At a cabinet meeting in Athens earlier on Sunday, Tsipras is believed to have discussed offering Greece’s creditors – the European Central Bank (ECB), the IMF and the European commission – unspecified concessions on tax and pensions reform.
A statement from Tsipras’s office said: “The prime minister presented [Merkel, Hollande and Juncker] with Greece’s proposal for a mutually beneficial agreement that will give a definitive solution and not a postponement of addressing the problem.”
However, it was not clear that Tsipras would be able to go far enough to make a final agreement possible on Monday, when the country’s banks and the international money markets reopen after another weekend of pressure on the Greek financial system.
Reuters reported on Sunday that €1bn worth of withdrawal orders had been lodged with Greek banks over the weekend – on top of the €4bn that left the country’s banking system last week.

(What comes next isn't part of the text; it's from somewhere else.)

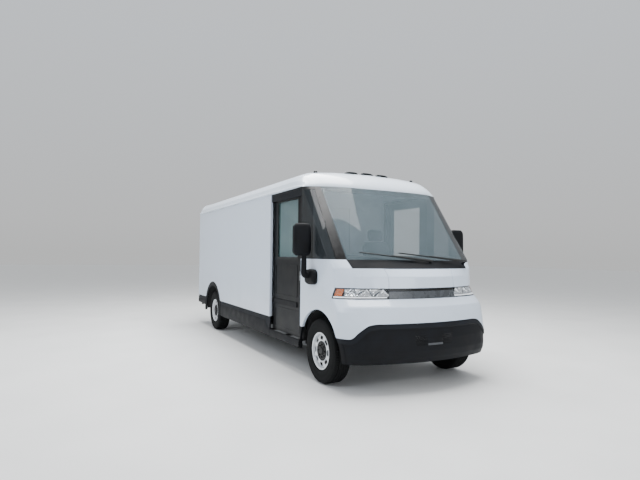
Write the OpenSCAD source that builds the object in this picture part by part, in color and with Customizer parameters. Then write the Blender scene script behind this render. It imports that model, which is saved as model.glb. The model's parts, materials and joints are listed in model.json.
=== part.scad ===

The news agency also said that the European Central Bank was set to discuss extending financial help to the banks this morning, amid fears that Greek banks would be unable to open on Tuesday.
A hectic round of telephone diplomacy took place over the weekend between leaders in Athens, Berlin, Paris and Brussels while technocrats on both sides sought to hammer out the small print of the fiscal arithmetic forming the basis for a last-minute agreement days before Greece’s existing bailout expires.
With time running out, the only way an IMF default could now be avoided is for the ECB to raise the ceiling on the short-term debt Athens is allowed to sell, the officials said. This would need to happen by Monday next week. Brussels sources also signalled moves to address Tsipras’s key demand – that the creditors need to offer debt relief to Greece.
Some form of debt restructuring would be promised to Athens in the future, but it would come with strings attached and not as part of the current bailout package, they said.
Yanis Varoufakis, the outspoken Greek finance minister, said on Sunday that Greece’s fate hinged on Merkel, and told her she faced a stark decision. But his spokesman reacted sceptically to suggestions of creditor promises on eventual debt relief, describing the Eurozone as “pathological liars”.
Greece’s finance minister, Yanis Varoufakis, arrives at Tsipras’s office in Athens on Sunday. Photograph: Yorgos Karahalis/AP
Eurozone finance ministers will meet at lunchtime on Monday in Brussels, four days after a previous session collapsed in mutual recrimination in Luxembourg. The summit is a success for Tsipras, who has consistently insisted that the debt crisis can be resolved only by Europe’s political leaders. The Greek cabinet met on Sunday to discuss what a source close to the government said was an outline proposal drawn up by the prime minister’s closest political and economic advisers. It included changes to the tax and pension systems.
Pensions and benefit cuts are perhaps the most delicate of all the issues that Tsipras’s government has so far defined as red lines not to be crossed.
The source said Athens was only ready to concede a reduction in higher pensions that would affect no more than 80,000 people. The Greek concessions were also said to include new taxes, the elimination of early retirement allowances and a levy on companies. According to the state television channel ERT, the new Greek proposal also includes the Tsipras government in effect agreeing to greater austerity than previously sanctioned. The country would set a new target of running a surplus amounting to 1% of the country’s gross domestic product.
The six-month rescue extension being mooted would see Greece qualify for €7.2bn in bailout funds still to be disbursed as well as €10.9bn already lent to the country but earmarked for recapitalisation of its weakened banks. The latter sum could be quickly transferred to the government to facilitate debt repayments.